In a new attempt to halt the civil war in eastern Congo, the CNDP and the Kabila government signed another peace treaty on March 23, 2009, which included, among other things, an amnesty law for former military soldiers. But several dissatisfied CNDP members decided in 2012 to form their own group called the Mouvement du March 23 (M23), named after this agreement, and started their own revolt against the government demanding political reform and democracy. On November 20, they entered the capital of North Kivu Goma and the UN’s main base. The government soldiers chose to either flee or join the rebellion. This was dramatic, and the M23 now posed a real threat to the Kinshasa government. The government had to make concessions at the negotiating table, and M23 withdrew from Goma after ten days.
In February 2013, eleven African countries, including Rwanda and Uganda, signed a comprehensive peace agreement. The agreement required Congo to implement security reforms and state-building. At the same time, neighboring countries should secure and help Congo where needed.
Congo’s elite has shown both little will and inability to cope with the enormous structural and economic problems facing the country. This is particularly true of land rights and people’s livelihoods, which in turn create enormous potential for the mobilization of armed groups for larger geopolitical interests, often based on ethnic identity. In October 2015, the Congo Research Group spoke to eighty armed groups and factions in North and South Kivu.
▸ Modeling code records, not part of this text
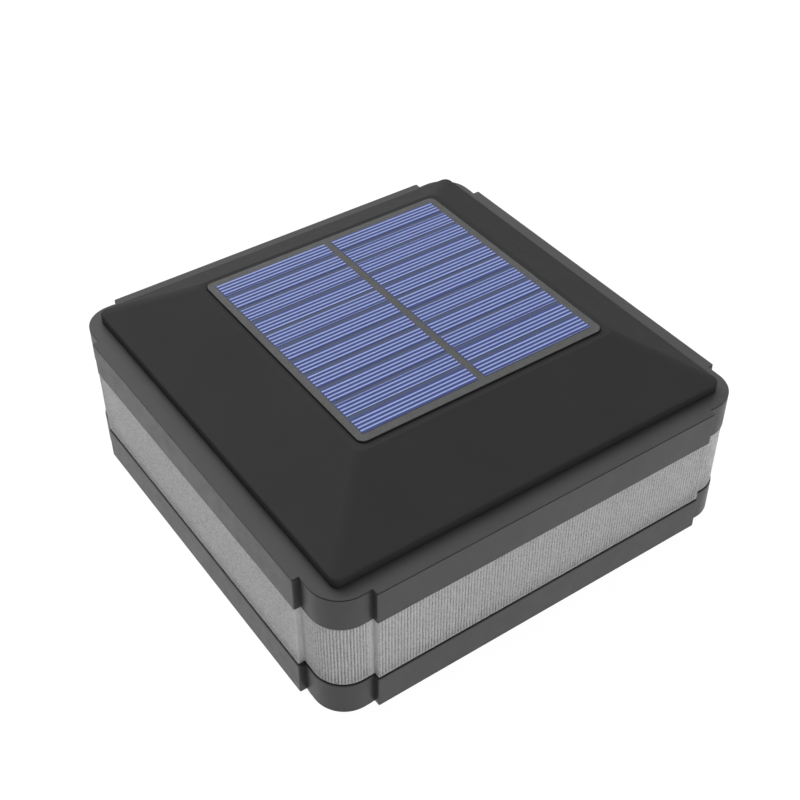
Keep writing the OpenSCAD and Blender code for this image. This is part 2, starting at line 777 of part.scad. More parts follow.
module switch_knob() {
    color("#1f1f20") translate([knob_x, 0, 0]) {
        box(slider_l, knob_w, tray_top + fit_gap, slider_h);
        box(knob_l, knob_w, tray_z - knob_out, tray_t + knob_out + slider_h);
    }
}

module switch_screws() {
    color("#b9babc") for (x = [-1, 1]) translate([switch_x + x * switch_screw_x(), 0, 0])
        screw_down(tray_top + switch_ear_t, small_screw_d, switch_ear_t + tray_t - fit_gap,
            small_head_d, small_head_h);
}

// Leads, each pair from its own socket on the control board
socket_top = board_top + socket_h;
lead_rise = 3 * lead_d;
function socket_exit(i, side) = [socket_x(i) + side * lead_pair / 2, socket_y, socket_top];
function above(p, rise) = [p.x, p.y, p.z + rise];

module panel_leads() {
    color("#a33030") for (side = [-1, 1]) {
        out = socket_exit(1, side);
        top = [side * lead_pair, 0, panel_board_z];
        lead([out, above(out, lead_rise), [top.x, top.y, cap_floor_z - lead_rise], top]);
    }
}

// Where the battery's leads leave the box, by its end walls
battery_lead_z = bay_top - lead_d;
module battery_lead_holes() {
    for (x = [-1, 1]) translate([x * (bay_l / 2 - contact_t - over), 0, battery_lead_z])
        rotate([0, x * 90, 0]) cylinder(h = bay_wall + contact_t + 2 * over, r = lead_r + fit_gap / 2);
}

module battery_leads() {
    color("#7a2626") for (side = [-1, 1]) {
        out = socket_exit(side < 0 ? 0 : 3, 0);
        clear_y = battery_y + bay_w / 2 + bay_wall + lead_d;
        start = [side * bay_l / 2, battery_y, battery_lead_z];
        turn = [start.x + side * (bay_wall + lead_d), start.y, start.z];
        lead([start, turn, [turn.x, clear_y, turn.z], above(out, lead_rise), out]);
    }
}

lamp_lead_y = led_at - led_board_w / 2 - 2 * lead_d;
module lamp_lead_places() {
    for (side = [-1, 1]) translate([side * lead_pair / 2, lamp_lead_y, 0]) children();
}

// Feed to one lamp board, and links round the corners to the others
module lamp_leads() {
    color("#c9c4b0") for (side = [-1, 1]) {
        out = socket_exit(2, side);
        down = [side * lead_pair / 2, lamp_lead_y, tray_z - lead_d];
        lead([out, above(out, lead_rise), [down.x, down.y, socket_top + lead_rise], down,
            [down.x, led_at - led_board_w / 2, down.z]]);
        at = led_at + side * lead_pair;
        for (a = [0, 90, 180]) rotate(a)
            lead([[at, led_board_l / 2, tray_z - lead_r], [at, at, tray_z - lead_r],
                [led_board_l / 2, at, tray_z - lead_r]]);
    }
}

module switch_leads() {
    color("#3b4a3f") for (side = [-1, 1]) {
        foot = [switch_x + side * switch_l / 4, 0, tray_top + switch_h];
        pad = [board_screw_x, board_y + side * lead_pair, board_top];
        lead([foot, above(foot, lead_rise), [pad.x, pad.y, foot.z + lead_rise], pad]);
    }
}

base_frame();
base_seal();
reflector_sheet();
diffuser_ring();
head_frame();
top_cap();
cap_seal();
cap_screws();
panel_tape();
panel_board();
solar_cells();
panel_glaze();
light_tray();
tray_screws();
lamp_boards();
lamps();
battery_cell();
battery_spring();
negative_plate();
positive_plate();
battery_cover();
cover_seal();
cover_screws();
control_board();
charge_chip();
power_coil();
lead_sockets();
board_screws();
switch_housing();
switch_knob();
switch_screws();
panel_leads();
battery_leads();
lamp_leads();
switch_leads();
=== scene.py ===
import math

import bmesh
import bpy
from mathutils import Matrix, Vector
from mathutils.geometry import tessellate_polygon


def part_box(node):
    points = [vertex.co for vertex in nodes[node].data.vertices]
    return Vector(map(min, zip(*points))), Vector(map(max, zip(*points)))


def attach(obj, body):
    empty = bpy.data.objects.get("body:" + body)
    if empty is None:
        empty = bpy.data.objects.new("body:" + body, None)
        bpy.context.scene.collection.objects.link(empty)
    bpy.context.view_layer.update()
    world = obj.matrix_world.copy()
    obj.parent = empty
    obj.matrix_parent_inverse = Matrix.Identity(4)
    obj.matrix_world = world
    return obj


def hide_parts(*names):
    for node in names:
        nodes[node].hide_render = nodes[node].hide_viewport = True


# Solar cap light for a deck post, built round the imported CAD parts. The shells that show are
# made again here with rounded edges, ribs and cells, and ride on the same bodies.

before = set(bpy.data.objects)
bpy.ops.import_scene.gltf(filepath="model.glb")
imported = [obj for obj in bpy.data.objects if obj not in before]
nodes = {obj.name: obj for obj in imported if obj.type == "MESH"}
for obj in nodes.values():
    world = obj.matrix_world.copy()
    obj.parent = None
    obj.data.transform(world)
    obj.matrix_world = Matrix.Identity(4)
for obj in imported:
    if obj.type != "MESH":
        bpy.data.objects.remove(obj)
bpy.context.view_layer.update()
mm = 0.001
print("frame loaded:", len(nodes), "nodes")

# sizes that the shells share, as in the part
outline = dict(
    padStep=2.0 * mm,      # from a pad down to the rounded corner
    padEnds=(16.4 * mm, 15.4 * mm),   # from a pad's end to the next side's face, on the X and Y sides
    padRoom=2.0 * mm,      # least room between a pad's end and the corner
    padRound=(0.04 * mm, 0.15),       # rounding of a pad's end: the least, and the share of its step
    corner=10.0 * mm,      # radius of the rounded corners
    wall=2.4 * mm,         # wall of the two bands
    edge=0.35 * mm,        # rounding of moulded edges
    grooveWide=0.7 * mm,   # shallow recess at the foot of each pad's end
    grooveDeep=0.1 * mm,
    grooveRamp=0.8 * mm,   # from the recess back up to the band's face
    bossDrop=2.0 * mm,     # the head frame's bosses hang this far below its band
    bite=0.2 * mm,         # overlap of the parts of one moulding
)
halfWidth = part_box("base_frame")[1].x
recessHalf = halfWidth - outline["padStep"]
padHalves = [halfWidth - end for end in outline["padEnds"]]
bandInner = recessHalf - outline["wall"]
roundSides = 32            # facets round a hole or a boss
padTurns, cornerTurns, plainTurns = 4, 8, 30   # steps round a pad's edge, a plate's and a band's corner

# camera at the photo's angle
view = dict(azimuth=-35.036, elevation=41.459, roll=0.043, distance=430.61 * mm,
            aim=(0.13 * mm, 0.25 * mm, 28.21 * mm), lens=61.413)


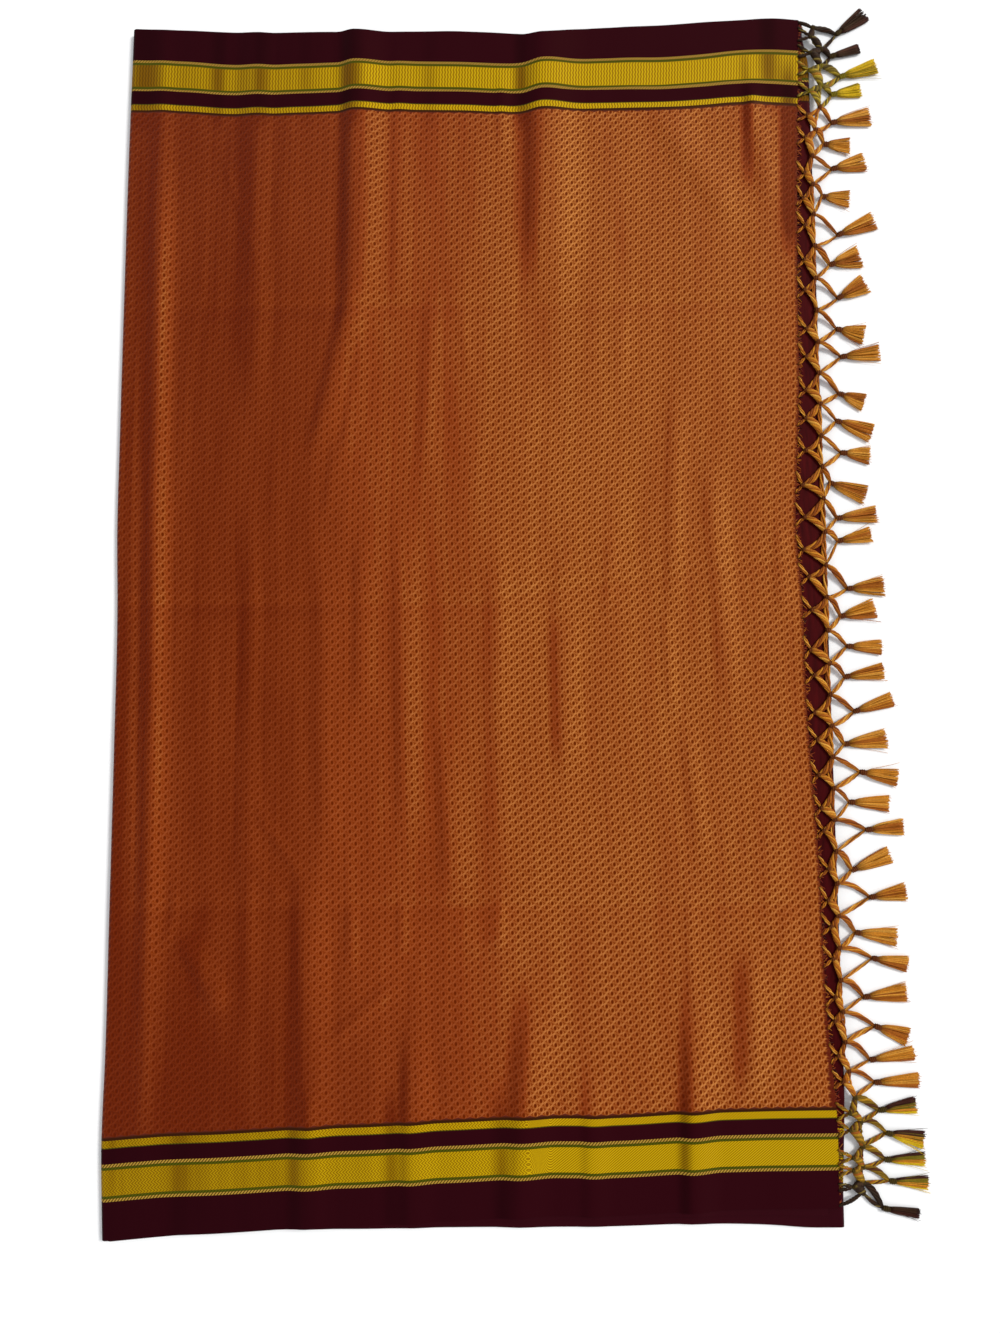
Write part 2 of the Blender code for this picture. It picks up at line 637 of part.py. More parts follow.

Riots have also spread to other parts of the vast country. In August 2016, clashes broke out between the government army and a group in the Kasai region south-west of Congo, closer to Kinshasa. Two international representatives from the UN expert group in Congo were sent to investigate human rights violations on both sides, but ended up being killed in March 2017. The riots continue in both Kasai and the Kivu region.